======== RAW DATA
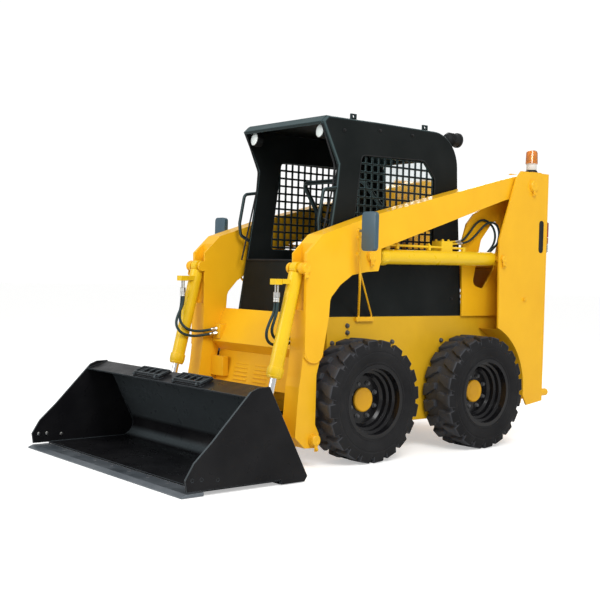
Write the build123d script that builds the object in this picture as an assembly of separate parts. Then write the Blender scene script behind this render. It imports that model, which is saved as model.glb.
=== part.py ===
"""Skid steer loader with radial lift arms, a quick-attach bucket and an open ROPS cab.

Millimetres. +X is the machine's left side, -Y its front and +Z up. Places are written from the
middle of the wheelbase on the ground, as (y, z) for what is cut from plate. On export every piece
moves by SHIFT_Y, so that the origin lies under the centre of the whole machine.
"""
from build123d import *
from math import atan2, degrees, hypot, radians, sqrt, tan
import os

# ---- driving dimensions -------------------------------------------------------------------
TYRE_RADIUS = 386.5          # 10-16.5 tyre, out to the tips of its lugs
TYRE_WIDTH = 266
WHEELBASE = 1049
WHEEL_FACE = 706             # outer face of the tyres, from the middle of the machine
BUCKET_HALF = 898
BUCKET_TIP = -2081
MACHINE_REAR = 1296          # ends of the buffers on the towers' feet
SHIFT_Y = -(BUCKET_TIP + MACHINE_REAR) / 2

TUB_HALF = 432               # chassis tub, outside
TUB_WALL = 12
TUB_TOP = 900
TUB_BELLY = 197
CAB_HALF = 425
CAB_SKIN = 26
ARM_IN, ARM_OUT = 464, 605   # faces of each lift arm
TOWER_IN = (436, 450)        # inner tower plate
TOWER_OUT = (618, 632)       # outer tower plate
WHEEL_Y = (-WHEELBASE / 2, WHEELBASE / 2)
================
REQUIREMENT:
Your task is to quote the listing above word for word.

REPLY TO THE TASK:
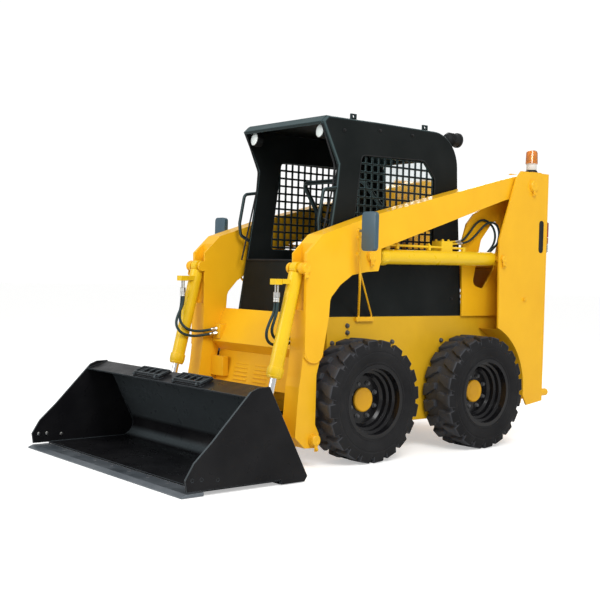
Write the build123d script that builds the object in this picture as an assembly of separate parts. Then write the Blender scene script behind this render. It imports that model, which is saved as model.glb.
=== part.py ===
"""Skid steer loader with radial lift arms, a quick-attach bucket and an open ROPS cab.

Millimetres. +X is the machine's left side, -Y its front and +Z up. Places are written from the
middle of the wheelbase on the ground, as (y, z) for what is cut from plate. On export every piece
moves by SHIFT_Y, so that the origin lies under the centre of the whole machine.
"""
from build123d import *
from math import atan2, degrees, hypot, radians, sqrt, tan
import os

# ---- driving dimensions -------------------------------------------------------------------
TYRE_RADIUS = 386.5          # 10-16.5 tyre, out to the tips of its lugs
TYRE_WIDTH = 266
WHEELBASE = 1049
WHEEL_FACE = 706             # outer face of the tyres, from the middle of the machine
BUCKET_HALF = 898
BUCKET_TIP = -2081
MACHINE_REAR = 1296          # ends of the buffers on the towers' feet
SHIFT_Y = -(BUCKET_TIP + MACHINE_REAR) / 2

TUB_HALF = 432               # chassis tub, outside
TUB_WALL = 12
TUB_TOP = 900
TUB_BELLY = 197
CAB_HALF = 425
CAB_SKIN = 26
ARM_IN, ARM_OUT = 464, 605   # faces of each lift arm
TOWER_IN = (436, 450)        # inner tower plate
TOWER_OUT = (618, 632)       # outer tower plate
WHEEL_Y = (-WHEELBASE / 2, WHEELBASE / 2)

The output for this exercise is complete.